Through John Squire’s guitar was a noise that lifted whoever heard it, like the Pye-eyed Piper of Manchester, it became something to believe in and a sound worthy of devotion. There was no need for the gratuitous fret-wanking of other guitar heroes because this wasn’t an album led by one person. The total was always greater than the sum of their parts.


The bass of Gary “Mani” Mounfield is one of the best examples of how bass guitar can bring an album forward and it became the bread to Squires’ butter. Behind them, the drumming of Reni was again the epitome of a musician who pulled an astonishing sound from his instrument without resorting to the “look at me” haven of solos. Singer Ian Brown later said, “I may not be able to sing like Lennon but when these guys get together it’s something special.”


Sure, Brown’s voice was not Lennon’s and you certainly won’t find octave-spanning vocal acrobatics here. His hushed tones and Mancunian drawl sound as cool as anything you’ll hear though. Lyrically, his self-belief borders on arrogance and narcissism and the themes here are tinged with bitterness.
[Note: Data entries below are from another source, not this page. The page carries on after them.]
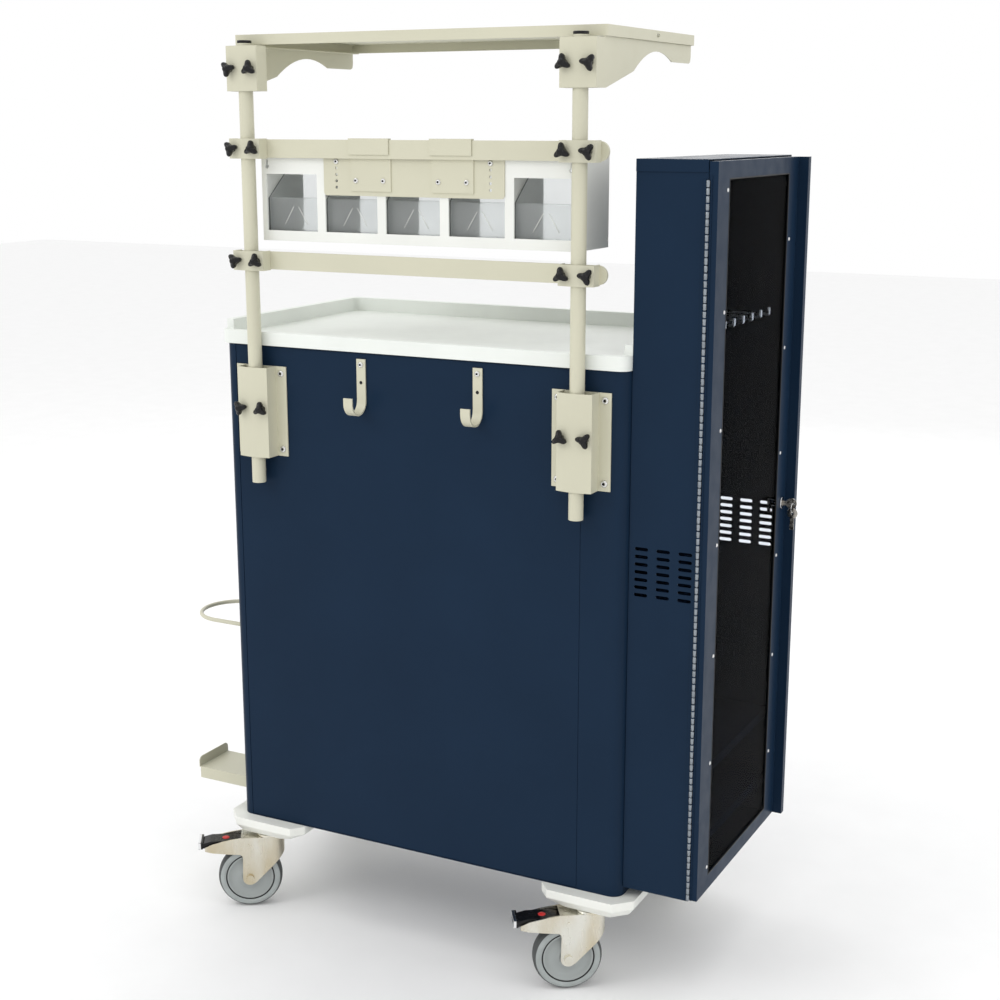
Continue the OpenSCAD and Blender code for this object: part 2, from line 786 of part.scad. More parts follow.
module upper_rail() { in_cart() rail(upper_z); }
module upper_clamps() { in_cart() rail_clamps(upper_z); }
module upper_knobs() { in_cart() knob_set(upper_z, rail_front); }
module lower_rail() { in_cart() rail(lower_z); }
module lower_clamps() { in_cart() rail_clamps(lower_z); }
module lower_knobs() { in_cart() knob_set(lower_z, rail_front); }

// ---- bin rack --------------------------------------------------------------------------------------------

hanger_half = 177;
hanger_low = upper_z - 79;
strap_x = [80, -80];
strap_half = 40;
strap_back = rail_front - 0.4;
plate_back = strap_back - 2;

module rack_hanger() {
    over = upper_z + rail_h / 2 + 0.4;
    in_cart() color(putty) {
        difference() {
            translate([0, plate_back, 0]) rotate([90, 0, 0]) linear_extrude(2)
                round_rect([-hanger_half, hanger_low], [hanger_half, upper_z + 10], 6);
            for (x = [-1, 1], i = [0:4])
                rod_y(plate_back - 3, plate_back + 1, x * (hanger_half - 26), hanger_low + 14 + i * 11, 2.6);
        }
        for (x = strap_x) {
            block([x - strap_half, plate_back, hanger_low + 8], [x + strap_half, strap_back, over + 2]);
            block([x - strap_half, plate_back, over], [x + strap_half, rail_back + 2.4, over + 2]);
            block([x - strap_half, rail_back + 0.4, upper_z - 9], [x + strap_half, rail_back + 2.4, over + 2]);
        }
    }
}

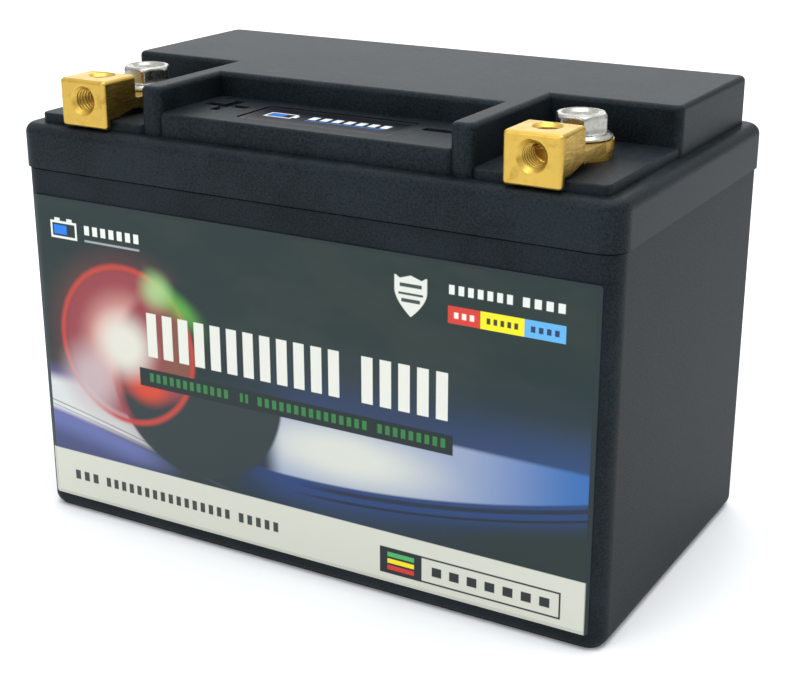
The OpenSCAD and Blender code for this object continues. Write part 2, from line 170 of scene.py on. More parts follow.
# Sockets of a Mix node that is set to colours
FIRST_COLOUR, SECOND_COLOUR, MIXED_COLOUR = 6, 7, 2


class Graph:
    """One material and the shorthand that builds its nodes.

    gloss is how strongly the surface reflects, where 0.5 is the usual strength, and tint colours it.
    """

    def __init__(self, name, metal=0.0, coat=0.0, gloss=0.5, tint=(1.0, 1.0, 1.0)):
        self.material = bpy.data.materials.new(name)
        self.material.use_nodes = True
        self.tree = self.material.node_tree
        self.tree.nodes.clear()
        self.shader = self.node("ShaderNodeBsdfPrincipled")
        self.shader.inputs["Metallic"].default_value = metal
        self.shader.inputs["Specular IOR Level"].default_value = gloss
        self.shader.inputs["Specular Tint"].default_value = (*tint, 1.0)
        if coat:
            self.shader.inputs["Coat Weight"].default_value = coat
            self.shader.inputs["Coat Roughness"].default_value = COAT_ROUGHNESS
        output = self.node("ShaderNodeOutputMaterial")
        self.tree.links.new(self.shader.outputs["BSDF"], output.inputs["Surface"])
        self.place = self.node("ShaderNodeTexCoord").outputs["Object"]

    def node(self, kind, **settings):
        made = self.tree.nodes.new(kind)
        for key, value in settings.items():
            setattr(made, key, value)
        return made

    def plug(self, socket, value):
        if isinstance(value, Amount):
            self.tree.links.new(value.socket, socket)
        elif isinstance(value, bpy.types.NodeSocket):
            self.tree.links.new(value, socket)
        else:
            socket.default_value = value

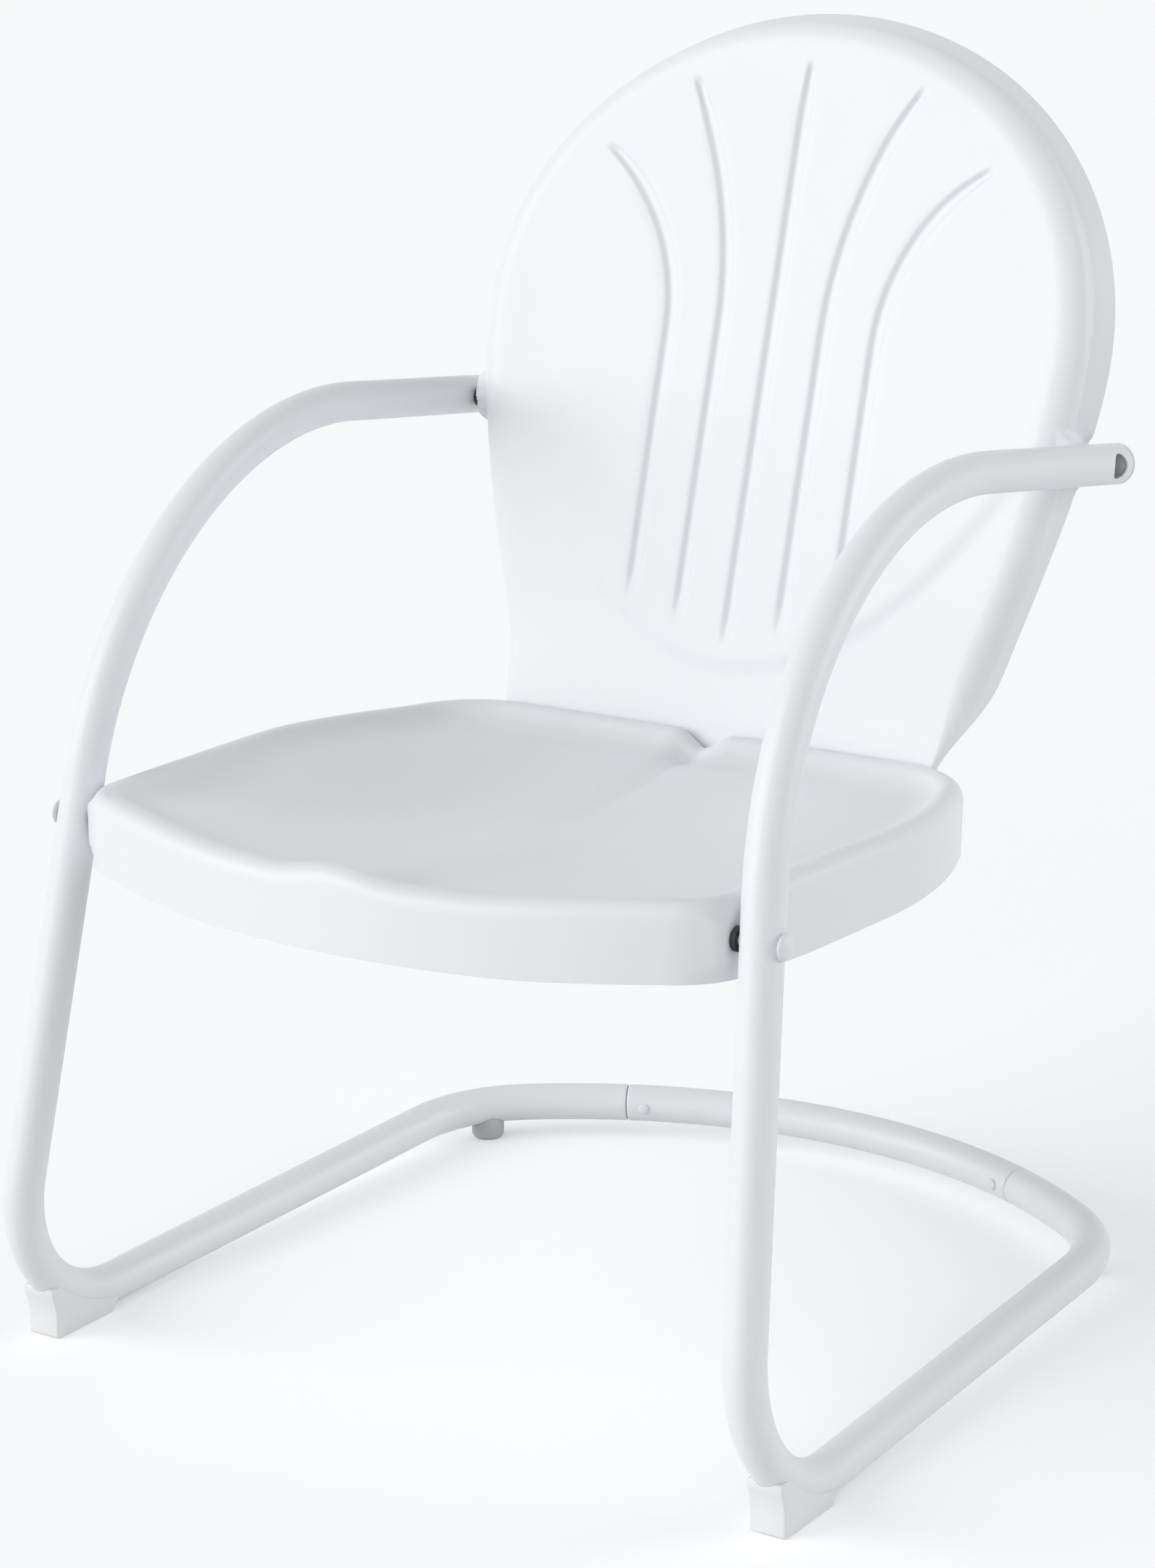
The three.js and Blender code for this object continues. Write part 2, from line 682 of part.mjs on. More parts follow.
// One point of the seat's rim section: inset from the outline, at a height.
function rimPoint(spot, inset, z) {
  const { point, ahead } = spot;
  const outward = new THREE.Vector3(-ahead.y, ahead.x, 0);
  const atFront = Math.max(0, -outward.y) ** 2 * nearFront(point.y);
  const atRear = Math.max(0, outward.y) ** 2 * nearRear(point.y);
  const front = (skirtBottom(seatFrontDepth) - z) * seatFrontRakeSlope;
  const rear = (z - rimReferenceHeight) * Math.tan(recline);
  const shift = atFront * front + atRear * rear;
  return offset(point, outward, shift - inset).setZ(z);
}

// The rim's section from the pan outwards over the bead and down the skirt.
function rimSection(spot) {
  const { x, y } = spot.point;
  const crest = rimHeight(x, y) - valley(x, y);
  const bead = (angle) => {
    const inset = beadRadius * (1 - Math.cos(angle));
    return rimPoint(spot, inset, crest - beadRadius * (1 - Math.sin(angle)));
  };
  const pan = rimPoint(spot, panInset, rimHeight(x, y) - panDepth - valley(x, y) * valleyPanShare);
  const lip = rimPoint(spot, lipWidth, rimHeight(x, y) - lipDrop - valley(x, y) * valleyPanShare);
  const beads = beadTurnShares.map((share) => bead(share * Math.PI));
  const top = beads.at(-1).z;
  const skirt = skirtRowShares.map((share) => rimPoint(spot, 0, lerp(top, skirtBottom(y), share)));
  return [pan, lip, ...beads, ...skirt];
}

// Presses the skirt out to a flat pad where the leg's bolt passes.
function pressPad(point, centre, span, reach) {
  const away = Math.max(Math.abs(point.y - centre.y), Math.abs(point.z - centre.z));
  const share = 1 - smooth(away, padRadius, padRadius + padBlend);
  if (Math.abs(point.x) < span - reach) return;
  point.x = Math.sign(point.x) * lerp(Math.abs(point.x), span, share);
}

// Distances round half the seat, from the middle of its rear to the middle of its front.
function seatHalfDistances() {
  const rear = seatRearColumnShares.map((share) => share * seatRearCornerDistance);
  const sideEnd = padRearAlong - padRadius;
  const side = [];
  for (let i = 1; i <= seatSideRowCount; i += 1) {
    side.push(lerp(seatRearCornerDistance, sideEnd, i / seatSideRowCount));
  }
  side.push(padRearAlong, seatBoltAlong, padFrontAlong);
  const fronts = [...seatFrontColumnShares].reverse();
  const front = fronts.map((share) => lerp(seatFrontMiddle, seatFrontCornerDistance, share));
  return { rear, side, front };
}

function seatShell() {
  const { rear, side, front } = seatHalfDistances();
  const columns = rear.length - 1;
  const half = [...rear, ...side, ...front].map((d) => rimSection(seatLine.at(d)));
  const rings = [...half, ...half.slice(1, -1).reverse().map((ring) => ring.map(toRight))];
  const points = rings.flat();
  const depth = rings[0].length;
  const ringPoint = (i, k) => ((i + rings.length) % rings.length) * depth + k;

  // The pan is blended across between the four sides of its border.
  const rowCount = side.length + 1;
  const panRow = (j) => {
    const row = [];
    for (let i = -columns; i <= columns; i += 1) {
      row.push(panPoint(i, j));
    }
    return row;
  };
  const rearAt = (i) => points[ringPoint(i, 0)];
  const frontAt = (i) => points[ringPoint(half.length - 1 - i, 0)];
  const leftAt = (j) => points[ringPoint(columns + j, 0)];
  const rightAt = (j) => points[ringPoint(-columns - j, 0)];
  function panPoint(i, j) {
    if (j === 0) return ringPoint(i, 0);
    if (j === rowCount) return ringPoint(half.length - 1 - i, 0);
    if (i === columns) return ringPoint(columns + j, 0);
    if (i === -columns) return ringPoint(-columns - j, 0);
    const a = (rearAt(i).x / rearAt(columns).x + 1) / 2;
    const b = (leftAt(0).y - leftAt(j).y) / (leftAt(0).y - leftAt(rowCount).y);
    const point = rearAt(i).clone().lerp(frontAt(i), b);
    point.add(rightAt(j).clone().lerp(leftAt(j), a));
    point.sub(rightAt(0).clone().lerp(leftAt(0), a).multiplyScalar(1 - b));
    point.sub(rightAt(rowCount).clone().lerp(leftAt(rowCount), a).multiplyScalar(b));
    const bowl = 16 * a * (1 - a) * b * (1 - b);
    const ridge = Math.exp(-(((a - 0.5) / ridgeWidthShare) ** 2)) * b;
    point.z -= thighHollowDepth * bowl * (1 - ridgeDepthShare * ridge);
    points.push(point);
    return points.length - 1;
  }
  const rows = Array.from({ length: rowCount + 1 }, (_, j) => panRow(j));
  const rim = [];
  for (let k = 0; k < depth; k += 1) {
    const loop = Array.from({ length: rings.length + 1 }, (_, i) => ringPoint(i, k));
    rim.push(loop);
  }
  const padFront = seatLine.at(padFrontAlong + padBlend).point;
  const reach = seatPadSpan - padFront.x + contactGap;
  for (const point of points) pressPad(point, seatBoltPoint, seatPadSpan, reach);
  const triangles = [...stitch(rows.reverse()), ...stitch(rim)];
  return { points, triangles };
}

// Back shell.
// A point across, up and behind the back's own plane.
const onBack = (u, v, w) => new THREE.Vector3(u, w, v);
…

The religious imagery that underpins the album is not one of devotion to a God, but one that would attain God-like devotion—“I am the resurrection and I am the light.” In the late ‘80s/early ‘90s, they were. “Elizabeth My Dear” hijacks the traditional Scarborough Fair and raises it to an anti-royal statement. “Tear me apart and boil my bones / I’ll not rest ‘till she’s lost her throne / My aim is true, my message is clear / It’s curtains for you Elizabeth my dear”. It ends with a silenced pistol shot. The Roses could be political without resorting to tired leftie rabble-rousing. “Bye Bye Badman” is about the student riots in Paris during the ‘60s and the “citrus sucking sunshine” is a reference to the students who carried lemons in the belief that sucking on them would help nullify the effects of tear gas. Their symbolism would be a constant reference with the Stone Roses and they were our gang fighting the good fight on our behalf but with blissful music. They once claimed the name “The Stone Roses” came from the contrast of hard and soft like their beautiful music with vitriolic lyrics.


They were not afraid to experiment either. “Don’t Stop” is the previous track, “Waterfall”, played backwards with vocals laid over the top, while “Shoot You Down” proves that slower songs need not be saccharine love songs—“I never wanted, the love that you showed me / It started to choke me”. An essay could be written about each song as this is one of the few albums where you won’t need to touch the skip button. On later re-releases, the album also contains “Fools Gold”—the song that brought guitar kids onto the dance floor.


The influence of this music was far reaching and is still being felt today. Noel and Liam Gallagher while at a Roses gig were moved enough to decide that this is what they wanted to do. The latter once said he bought the album three times because, well, he just felt he had to. When asked to comment on this album, writer John Harris pointed out that when Sgt. Pepper was released, some entirely reasonable zealots had special pockets sewn on to their clothes so they would never be without it, and there were people who felt the same way about the Stone Roses. This album was more than just a piece of black plastic, it was the totem of a generation coming out of the wings and defining an era.


The band were soon to slake back into the shadows as they fell foul of legal disputes with their record label and would not resurface until late 1994. But what they had given us was an astonishing album that both stood the test of time and encapsulates the era when it was released.


Make love to this album, get stoned to this album, start an uprising to this album, change the world to this album. For this album has changed many people’s world and a world without it would be a place with slightly less magic.